In small groups they set out and worked from dawn to dusk. They toiled seven days a week, at various sections on both sides of the lake. The rescue teams worked all through the dry season, from March to December.
They had little specialist equipment. Just a fleet of old, leaking boats and a poor communication network. What they lacked in equipment they made up for in enthusiasm and determination. Their labour is an example of what Zambia safari rescue did for conservation.
They rescued them all, large and small, including birds, snakes and poisonous ones too were not left out. The rescuers discovered that some of the animals could swim. They herded them to safety. Those that could not swim were driven to shallow water where the animals were easily captured and transported to shore.

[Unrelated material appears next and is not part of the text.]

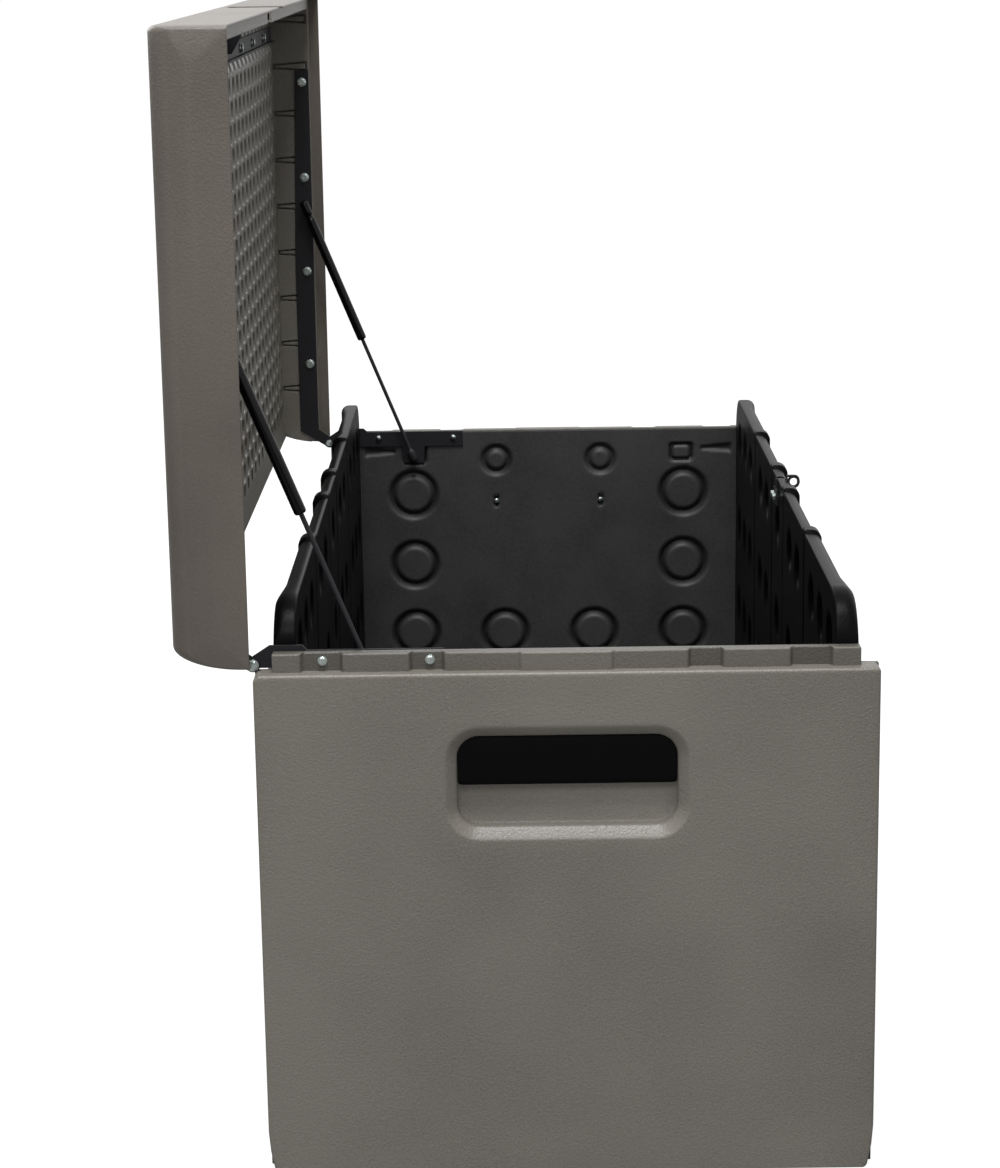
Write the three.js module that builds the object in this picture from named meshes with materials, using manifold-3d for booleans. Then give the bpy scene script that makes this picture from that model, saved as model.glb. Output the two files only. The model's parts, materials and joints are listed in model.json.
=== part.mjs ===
// Garden storage box with a hinged lid held up by two gas struts.
// Millimetres. X runs along the box, -Y is the front, +Y the hinge side and +Z up.
// The origin is on the ground at the centre of the footprint. The lid stands open.
import * as THREE from 'three';
import { mergeVertices } from 'three/addons/utils/BufferGeometryUtils.js';
import Module from 'manifold-3d';

const wasm = await Module();
wasm.setup();

// Box
const boxLength = 1530; // over the two end panels
const boxWidth = 730; // over the front and rear panels
const shoulderHeight = 625; // ground to the ledge that the lid closes over
const sheet = 3; // thickness of a moulded sheet
const fit = 0.3; // clearance between pieces that touch
const overrun = 2; // how far a cutter passes the face it opens
const footInset = 8; // how far the panels draw in at the ground
const footRise = 60; // height over which they draw in
const panelEdge = 3; // rounding of the panels' outer edges

// End panels
const endWall = 34; // outer face to inner face
const ledge = 22; // the lip stands this far in from the outer faces
const lipRise = 22; // lip above the ledge
const padProud = 6; // pads of the lip in front of its recesses
const centrePadProud = 8; // the widest pad, in the middle
const padSlope = 5; // slanted side of a pad
const lipStepShares = [0.157, 0.417, 0.53, 0.764, 0.9]; // pad ends along half the lip

// Ring dimples of the end panels' inner sheets
const ringOuter = 43.5;
const ringInner = 28;
const ringDepth = 9;
const ringSlant = 4; // how far each side of the groove leans
const ringPitch = 121.5; // between rows
const ringTopDrop = 86; // top row below the shoulder
const ringColumnEdge = 88.5; // outer columns from the long panels' inner faces
const ringRows = 4;
const smallRingOuter = 28;
const smallRingInner = 13.5;
const smallRingShare = 0.278; // small rings, and keyholes below, along half the inner width
const smallRingDrop = 25;
const bossMargin = 4; // material round a dimple on the hidden side
const squarePocket = 42; // side of the square pockets below the lip
const squarePocketHeight = 32;
const squarePocketCorner = 6;
const squarePocketLift = 2; // its middle above the strut's lower ball
const lozengeLength = 50;
const lozengeHeight = 12;

// Handhold in each end panel
const handholdWidth = 259;
const handholdHeight = 110;
const handholdCorner = 26;
const handholdDrop = 134.5; // its middle below the shoulder
const handholdDepth = 25;
const handholdShareBelowGrip = 0.447; // share of its height that the grip leaves open
const chamferWidth = 12; // sloped rim round the handhold
const chamferDepth = 6;
const gripSetback = 7; // grip behind the outer face
const gripThickness = 5;
const gripScrewDrop = 20; // screws below the top of the handhold
const gripBossRadius = 8;
const gripScrewRadius = 2.5;
const gripScrewHead = 4.5;
const keyholeWidth = 7;
const keyholeHeight = 20;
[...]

Word of the operation spread and in February 1959 the British Sunday Mail published details of the rescue. Quickly it caught the world's imagination. Within days reporters, feature writers and film crews were on their way to Kariba.
Soon, there were more media-men than rescuers and frequently their presence hampered operations, But they captured in words and in pictures some of the most dramatic and heart warming sights of the rescued animals, which would have otherwise gone unrecorded and unseen.
The story triggered overseas and public opinion, put pressure on governments to support the rescue project. The rescue mission was increased and supplied with better equipment.
The rescue teams grew more experienced and sophisticate. Animals of all groups and sizes were trapped or darted and transported by boat or raft to higher ground where they were release. Others were roped and towed to safety after being herded into shallow water. Non-swimmers, such as rhino were darted, trussed to raft and floated to higher ground before being freed.
In later stages tranquilliser darting techniques were used to rescue larger ferocious and /or more agile creatures. The rescue teams learnt how to dart, track, and rescue unconscious beasts before the animals recovered their senses.
Fothergill Island and the monument honour these gallant people who finally became experts at their work. The work they enjoyed most to do. Saving wildlife, which we enjoy to watch today and for the sake of future generations.
In total Operation Noah rescued 4,845 wild animals from the Islands.